Google’s April Fool’s prank inadvertently broke their security

Google’s April Fool’s prank inadvertently broke their security, haking Google security, Google bug bounty program, Google vulnerability, X-Frame-Options HTTP response, Google clickjacking
On April Fools day, Google used its own .google gTLD to launch a backwards version of its home page from the domain com.google .  But this idea was technically not good for Google itself. In making pranks for its users Google had inadvertently broke some of the site's security.

According to a blog post published Friday by researchers from Netcraft, Google undermined an important security feature on Google's real homepage, which made it vulnerable to user interface redressing attacks such as click-jacking.

Attackers could have seized on the omission of the X-Frame-Options header to change a user's search settings, including turning off SafeSearch filters. The chief reason for using X-Frame-Options is to prevent the use of HTML iframe tags to display Google's homepage on third-party Web pages. With that protection bypassed, attackers were free to stitch the Google page into their own site and embed hidden code that changed the function of certain links.
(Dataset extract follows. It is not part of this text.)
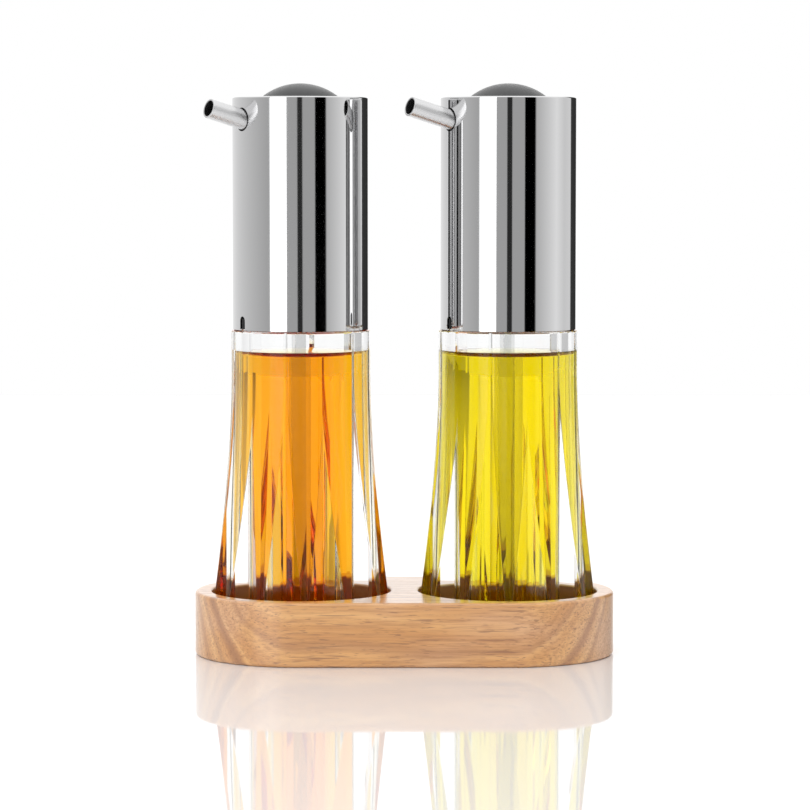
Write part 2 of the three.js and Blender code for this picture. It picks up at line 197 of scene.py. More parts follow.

On the blog post researcher explained that -
Google uses the X-Frame-Options HTTP response header to prevent other websites from displaying itself within an iframe. But for April fool pranks Google stepped around this problem by passing the parameter "igu=2" to google.com, which not only told it to display the content backwards, but also instructed the server to omit the X-Frame-Options header entirely.
By dropping the X-Frame options Google allows a remote attacker to display the Google Search Settings page in an iframe on an external domain, and trick his victims into unwittingly changing those settings..

Researcher have shown the two different responses, one of normal site and second of Fools day site.
This is the ordinary response from Google search setting page
HTTP/2.0 200 OK
Alternate-Protocol: 443:quic,p=0.5
Cache-Control: private
Content-Encoding: gzip
Content-Length: 35486
Content-Type: text/html; charset=UTF-8
Date: Wed, 01 Apr 2015 09:54:14 GMT
Expires: Wed, 01 Apr 2015 09:54:14 GMT
Server: gws
Set-Cookie: [redacted]
X-Frame-Options: SAMEORIGIN
X-XSS-Protection: 1; mode=block
X-Firefox-Spdy: h2-15
And this is with igu=2 parameter appended, where X-Frame-Options header was omitted from the response .
HTTP/2.0 200 OK
Alternate-Protocol: 443:quic,p=0.5
Cache-Control: private
Content-Encoding: gzip
Content-Length: 33936
Content-Type: text/html; charset=UTF-8
Date: Wed, 01 Apr 2015 09:58:30 GMT
Expires: Wed, 01 Apr 2015 09:58:30 GMT
Server: gws
Set-Cookie: [redacted]
X-XSS-Protection: 1; mode=block
X-Firefox-Spdy: h2-15
By omitting the X-Frame-Options header, allows the page to be displayed in a frame. As a result, anyone was free to display the Google search settings page within an iframe on their own site.

Currently, the issue has been reported to Google team by Netcraft and its has been fixed now.